A empresa, porém, não tem vida longa. Em meio à Segunda Guerra Mundial, o governo brasileiro assina acordos com os Estados Unidos e a Inglaterra e estatiza as jazidas de minério de ferro e cria aCompanhia Vale do Rio Doce. A EFVM é incorporada à mineradora e tem a estação de Itabira inaugurada, em 1943. Quarenta anos depois das primeiras obras, a ferrovia chega ao seu ponto final.
Nos primeiros anos, a CVRD investiu na modernização e na ampliação da malha ferroviária. Muitos trechos tiveram que ser readequados.

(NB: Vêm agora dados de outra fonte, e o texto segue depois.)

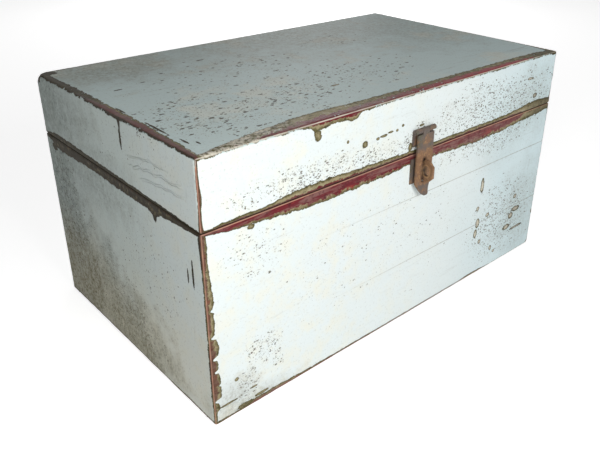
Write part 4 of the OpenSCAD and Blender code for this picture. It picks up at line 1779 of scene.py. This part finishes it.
@dataclass
class Studio:
    """A pale floor, soft lamps and the camera."""

    size: TrunkSize
    azimuth: float = 42.671
    elevation: float = 25.731
    roll: float = 0.653
    eye: tuple[float, float, float] = (-0.4877, -0.5487, 0.4538)
    focal_px: float = 677.4
    middle_px: tuple[float, float] = (325.9, 192.2)
    frame_px: tuple[int, int] = (600, 450)
    sensor: float = 36.0
    ambient: float = 0.13
    floor_side: float = 12.0
    floor_glow: float = 0.7
    lamps: tuple[Lamp, ...] = (
        Lamp("key", (-0.15, -1.2, 0.6), 7.5, 0.5),
        Lamp("near", (-0.6, -0.57, 0.5), 2.0, 0.22),
        Lamp("fill", (1.3, 1.6, 0.3), 10.0, 0.6),
    )

    def camera(self) -> None:
        """Stands the camera where the picture was taken from."""
        az, el, roll = (math.radians(a) for a in (self.azimuth, self.elevation, self.roll))
        ahead = Vector((math.sin(az) * math.cos(el), math.cos(az) * math.cos(el), -math.sin(el)))
        level = Vector((math.cos(az), -math.sin(az), 0))
        upright = level.cross(ahead)
        right = math.cos(roll) * level + math.sin(roll) * upright
        up = -math.sin(roll) * level + math.cos(roll) * upright
        data = bpy.data.cameras.new("camera")
        camera = bpy.data.objects.new("camera", data)
        bpy.context.scene.collection.objects.link(camera)
        turn = Matrix((right, up, -ahead)).transposed().to_4x4()
        camera.matrix_world = Matrix.Translation(self.eye) @ turn
        wide, high = self.frame_px
        data.sensor_width = self.sensor
        data.lens = self.focal_px / wide * data.sensor_width
        data.shift_x = (wide / 2 - self.middle_px[0]) / wide
        data.shift_y = (self.middle_px[1] - high / 2) / wide
        data.clip_start = 0.02
        bpy.context.scene.camera = camera

    def world(self) -> None:
        """A dim even light that the camera sees as a white backdrop."""
        world = bpy.data.worlds.new("studio")
        bpy.context.scene.world = world
        world.use_nodes = True
        graph = Graph(world.node_tree)
        seen = self._seen(graph)
        background = next(node for node in world.node_tree.nodes if node.type == "BACKGROUND")
        background.inputs["Color"].default_value = WHITE
        graph.feed(background.inputs["Strength"], seen * (1.0 - self.ambient) + self.ambient)

    @staticmethod
    def _seen(graph: Graph) -> Signal:
        """Tells what the camera sees straight, in a mirror or through glass.

        Args:
            graph: The graph of the world or the floor.

        Returns:
            1 for what it sees so, 0 for what only lights the scene.
        """
        path, rays = graph.add("ShaderNodeLightPath"), ("Camera", "Glossy", "Transmission")
        return largest(Signal(graph, path.outputs[f"Is {ray} Ray"]) for ray in rays)

    def floor(self) -> None:
        """A plain pale floor that keeps the trunk's shadow."""
        Bench.clear()
        bpy.ops.mesh.primitive_plane_add(size=self.floor_side, location=(0, 0, 0))
        floor = bpy.context.active_object
        floor.name = "floor"
        graph = MaterialGraph("pale_floor")
        floor.data.materials.append(graph.shade(
            Base_Color=srgb(236, 236, 236), Roughness=0.9, Emission_Color=WHITE,
            Emission_Strength=self._seen(graph) * self.floor_glow,
        ))

    def build(self) -> None:
        """Sets up the camera, the lamps, the backdrop and the floor."""
        self.camera()
        self.world()
        self.floor()
        for lamp in self.lamps:
            lamp.hang(Vector((0, 0, self.size.top_z / 2 * MM)))
        bpy.context.scene.view_settings.view_transform = "Standard"


def main() -> None:
    """Builds the trunk, piece by piece, in its studio."""
    logging.basicConfig(level=logging.INFO, format="%(message)s")
    size = TrunkSize.from_frame()
    effects = Effects()
    finishes = {
        Slot.BARE: AgedWood("aged_wood", effects, srgb(140, 108, 76), srgb(84, 62, 44)).material(),
        Slot.PEG: AgedWood("peg_wood", effects, srgb(160, 124, 84), srgb(104, 78, 54)).material(),
        Slot.RUSTY: OldIron("rusty_iron", effects, RUST_UP_THE_HASP, eye=Eye.from_frame()).material(),
        Slot.DARK: OldIron("dark_iron", effects, even(0.42)).material(),
    }
    Studio(size).build()
    WoodenBox(size).build(WornPaint(size, effects), finishes)
    Ironwork().build(finishes)


if __name__ == "__main__":
    main()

No comando dessas reformas estava o engenheiro ferroviário Eliezer Batista, que mais tarde se tornaria presidente da Vale.
Na década de 1960, quando a CVRD já havia se tornado uma das maiores mineradoras do mundo, novos ramais passam a ser integrados à ferrovia, como o que ligava as minas da região de Mariana e Ouro Preto e da região do Rio Piracicaba. A EFVM crescia junto com a Vale. Na década de 1980, ela chegou à marca de um bilhão de toneladas transportadas. Em 1994, já eram dois bilhões. Em 1992, o ramal ferroviário chegou a Belo Horizonte e a ferrovia tomou a dimensão que tem hoje.
Por meio daqueles trilhos, o minério de ferro seguia para todo o planeta. Sobre eles, Carlos Drummond de Andrade, poeta de Itabira, escreveu:
O maior trem do mundo
Leva minha terra
Para a Alemanha
Leva minha terra
Para o Canadá
Leva minha terra
Para o Japão
A ferrovia hoje
Em 1997, a Companhia Vale do Rio Doce foi privatizada e os novos donos receberam a concessão do governo federal para exploração da Vitória a Minas por 30 anos.
Cerca de 30% de todo o transporte ferroviário nacional é feito pela EFVM. Quase 90% da carga que ela transporta é minério de ferro. Mas outros produtos também são transportados pela ferrovia.